Sunday School: Forgotten Faces of Flushing #38 : Jenrry Mejía: The Mets’ First “Three Strikes and You’re Out” Story
- Mark Rosenman
- Sep 21
- 4 min read

Welcome back to Sunday School: Forgotten Faces of Flushing our weekly rummage through the Mets’ attic, where we dust off the bubble-gum cards and game-used jerseys of the guys who made you squint and go, “Wait… didn’t he play for us?”
Last week, we looked at Roberto Petagine, the Norfolk masher who owned Triple-A pitching like it was slow-pitch softball, only to spend most of his prime starring everywhere but Queens.
This week, we fast-forward to the Citi Field years and revisit a different kind of “what if?” , a pitcher who had electric stuff, a contagious smile, and a future so bright the Mets practically handed him the ninth inning before he was old enough to rent a car.
His name? Jenrry Mejía.
Born in Santo Domingo, Mejía signed with the Mets as a 17-year-old in 2007. At first, he was a skinny kid throwing in the mid-80s, but as he grew, so did his fastball. By the time he reached the higher minors, he was pumping mid-90s heaters with a cutter Mariano Rivera himself tipped his cap to.
By 2010, the Mets couldn’t resist. At just 20 years old, Mejía cracked the Opening Day roster. It made him the youngest Met to debut on Opening Day since Dwight Gooden in 1984. The problem? Nobody quite knew what to do with him. Starter? Reliever? Closer? Long man? Setup guy? He was used in all of the above, and predictably, it stunted his development.
By 2014, Mejía actually broke camp as the fifth starter, beating out Daisuke Matsuzaka and John Lannan for the job. His first outing looked like the start of something big: on April 4 at Citi Field, he struck out eight Reds over six innings, allowing just one run and four hits (with five walks, because hey, it was Jenrry Mejía).

But the shine wore off quickly. After struggling through seven starts, the Mets moved him to the bullpen on May 12. That decision didn’t just change Mejía’s career it changed franchise history.
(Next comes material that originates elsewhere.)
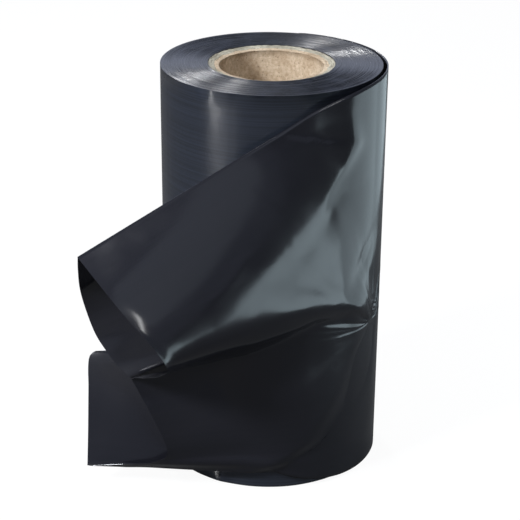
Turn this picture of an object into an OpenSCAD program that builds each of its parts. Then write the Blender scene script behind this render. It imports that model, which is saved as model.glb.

The open rotation spot went to a lanky right-hander named Jacob deGrom, called up from the minors in mid-May. The rest, as they say, is history.

From there, Mejía took to relief work with energy and swagger, eventually landing in the closer’s role. For a while, it looked like the prophecy might be fulfilled.
That year, Mejía saved 28 games, celebrated every strikeout with an exuberant little hop-and-fist-pump that drove opponents crazy, and briefly gave the Mets bullpen a personality. For a team still two years away from its pennant-winning core, Mejía felt like a bright spot, a homegrown arm who could grow with the franchise.
Then came 2015 the year the Mets themselves would finally arrive as contenders. Mejía should have been in the middle of it. Instead, he became the first player in MLB history to be suspended three separate times for performance-enhancing drugs. His absence created a vacuum at the back end of the bullpen, and Jeurys Familia stepped in first as setup man, then as closer. Familia not only held the job, he flourished: tying Armando Benítez’s club record with 43 saves, slamming the door on the Dodgers and Cubs in October, and even striking out Dexter Fowler to send the Mets to the World Series. In a cruel twist, Mejía’s downfall had indirectly paved the way forJacob deGrom as well as Jeurys Familia’s rise as one of the most dominant closers in franchise history.

It was a stunning fall from grace. One year he was striking guys out in the ninth at Citi Field, the next he was the cautionary tale MLB trotted out at every seminar on banned substances.
In 2018, after appeals and petitions, MLB reinstated Mejía — but the magic was gone. He never threw another pitch for the Mets or in the Major Leagues, instead bouncing around the minors and winter leagues before brief appearances with the Red Sox organization and independent teams.
For Mets fans, Mejía is remembered less for what he did and more for what he might have been. He had the raw talent — the fastball, the cutter, the energy. But he also had the injuries, the suspensions, and the lack of a steady development plan.
In the end, Jenrry Mejía became one of the strangest footnotes in Mets history: the “closer of the future” who, through injuries and suspensions, wound up closing the book on his own career. He spent parts of six seasons in Queens (2010–2015), flashing a mid-90s fastball with a Mariano Rivera–approved cutter that made hitters buckle when it was on. His signature year came in 2014, when he racked up 28 saves and struck out 98 batters in 93 innings, punctuating strikeouts with a little celebratory hop that Mets fans loved and opponents loathed. But his legacy is less about the moments of promise and more about the infamy — becoming baseball’s first-ever “three strikes and you’re out” PED case.